Until we know more about it, we strongly recommend some practice of both, to
encourage as wide a range as possible of neurons and brain circuitry
activated and abilities developed.
The further we’ve gotten into this, the more clearly we see that the main
challenge in all of this is - not that of getting the images; not that of
getting accurate answers although there is some challenge still to getting
our interpretations of these answers accurate; not that of heightening
numerous of our abilities generally with practice of these methods. Rather,
the main challenges are:
* Noticing more of one’s subtler awarenesses as they are happening, so you
can reinforce them and especially so you can reinforce their related traits.

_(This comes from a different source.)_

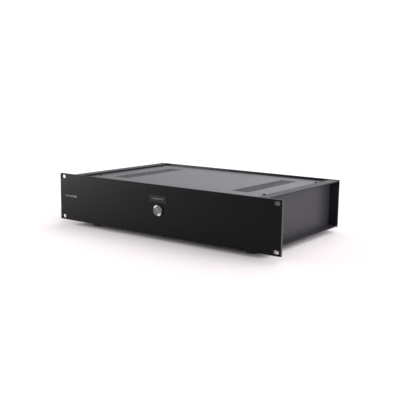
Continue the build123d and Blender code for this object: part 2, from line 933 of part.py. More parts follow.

* Noticing issues, questions and problems around you worth solving, and then
using a deliberate process to solve one after another after another.
* Devising or finding better questions to ask, from situation to situation,
in most of the aspects of your life and work.
Conclusions:
We are but an egg. This is but a work in progress. There is so much
unexplored, all around, that you yourself stand on the edges of major
original discoveries which YOU can make, instructing US all.
Look around you to determine whether or not the world is very much in need
of all the discoveries any or all of us can make.
The depth of the problem is the scope of our opportunity to make a positive
difference.
We live in a richly holographic universe, where everything affects
everything else to at least some degree, everything relating to everything
else. Despite all that is now known in our civilization, we are only a few
steps, or a few observations, away from centuries-worth of new science and
new civilization, no matter in what direction we turn to look.
In this training of Image-Streaming and of related tools, you now have some
easy ways to make some of those few original observations which can lead to
so much else. One practical application at a time can get you there.